I looked across the street to where he was pointing, in the direction of our neighbors’ house, but there was no one on their lawn or standing in the driveway. The garage door was closed. The only interior light I could see was coming from a lamp in their living room, the flicker of their television.
“What?” I asked, but he dropped his hand to the grass, stubbed out the cigarette, and was quiet for a long time.

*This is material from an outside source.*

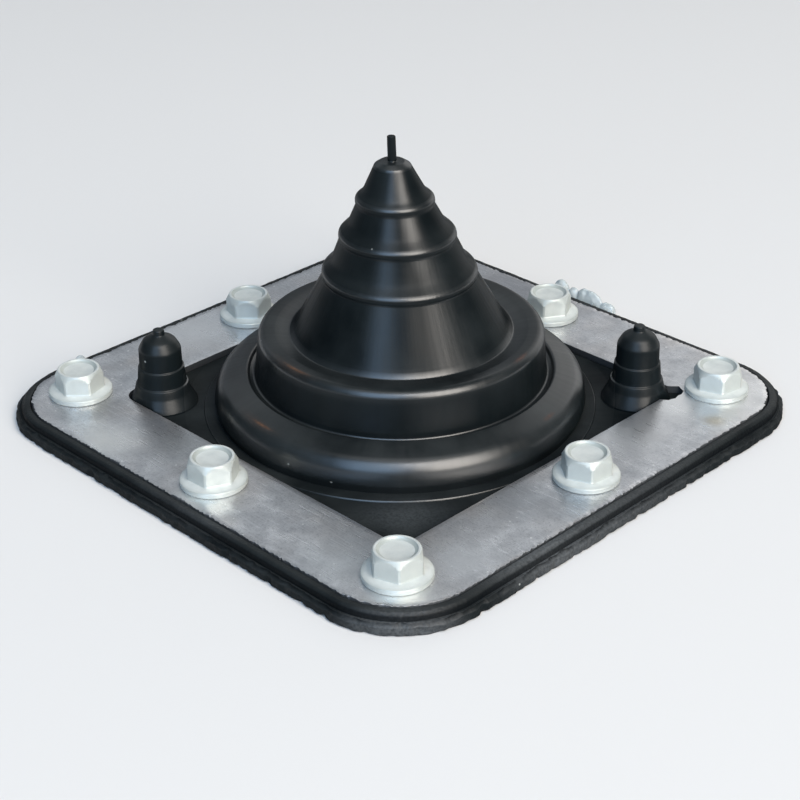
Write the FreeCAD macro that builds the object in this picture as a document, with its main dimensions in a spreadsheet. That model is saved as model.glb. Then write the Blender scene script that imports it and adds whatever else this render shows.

I sat there studying the house as the last of the daylight ebbed from the sky. I could hear the sound of my brother’s Big Wheel up the street, the sound of running water through the screen door behind me as my mother washed dishes in the kitchen. But I wasn’t concentrating on that. My focus was on the house across the street. My eyes moved over the modest patch of shrubs, the brown rectangle of the front door with its single glass pane at the top, the slope of the roof tilting toward us, the darkened square of the side window that I could just make out in the shadows because the house wasn’t facing us directly.
“You see it now?” he asked. I shook my head no. “At the window,” he said. “The one on the side of the house. You see him looking out at us?”
“Who?” I asked, straining to see what he was talking about, but suddenly I knew the answer to my own question. “Is it Ronald?”
He smiled. I didn’t look at him—kept my eyes focused on the house—but I could hear him smile in the darkness. The slide of dry lips pulling back against his face. I could picture it in my mind: the humorless, doomed smile of a man who suddenly realizes he is cornered and has no choice but to fight his way out. I could sense the fear settling on him, moving across his skin like a reptile.
“He sneaks over to our house at night,” he told me. “I can hear him running around on the lawn just outside my window. Sometimes he scratches to come in.”